Delta's fleet revitalization and fuel efficiency gains, touted in a recent Seeking Alpha article, are real but secondary to the structural issues it faces. The master report shows main-cabin revenue declined 5% in 2025 and 7% in Q4, while premium grew 9%, exposing a K-shaped demand pattern that concentrates earnings risk on affluent travelers. Nonfuel cost pressures from labor and fleet commitments threaten to offset fuel savings, with guided 2026 free cash flow of $3–4B down from $4.6B in 2025 despite higher EPS. The stock's ~8.8x P/E already prices in the premium shift but underestimates the fragility of the Amex co-brand relationship and regulatory risks around credit-card economics. Favorable fuel headlines cannot mask the underlying tension between a decelerating cash engine and rising capital intensity.

Implication

Delta's premium and loyalty advantages are durable, but the stock's current valuation (P/E ~8.8x) offers limited upside without better evidence that nonfuel CASM can stay below 3% and that premium demand does not falter.
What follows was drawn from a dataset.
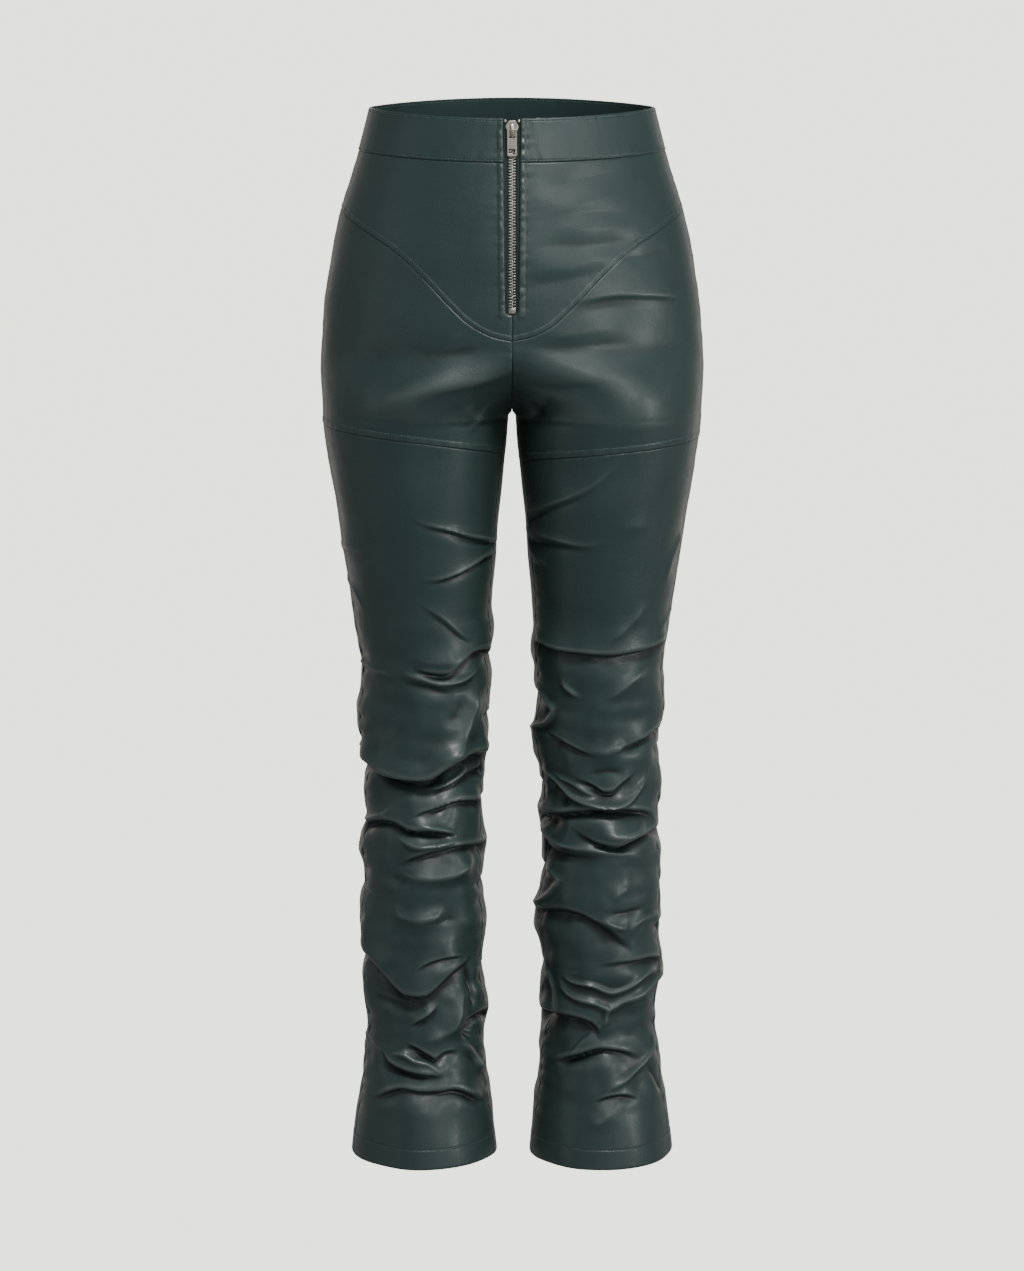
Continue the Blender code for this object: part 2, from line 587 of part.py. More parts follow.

A $7 EPS base case supports $75, but the bear case ($55) from labor or regulatory shocks is just as probable. Over 6–18 months, watch for quarterly CASM trends and Amex remuneration growth; only initiate if shares dip to $60–65 or if management delivers 2026 EPS above $7.25 with CASM containment.

Thesis delta

The article's jet-fuel benefit angle is a tailwind, but it does not alter the core thesis that Delta's stock is fairly valued with asymmetric downside risk. The fuel savings are already embedded in efficiency gains; what the narrative misses is the offsetting cost inflation from wage resets and fleet commitments. Our thesis shifts slightly toward acknowledging fuel efficiency as a mild positive but reinforces the WAIT stance given the crowded premium story and narrow margin of safety.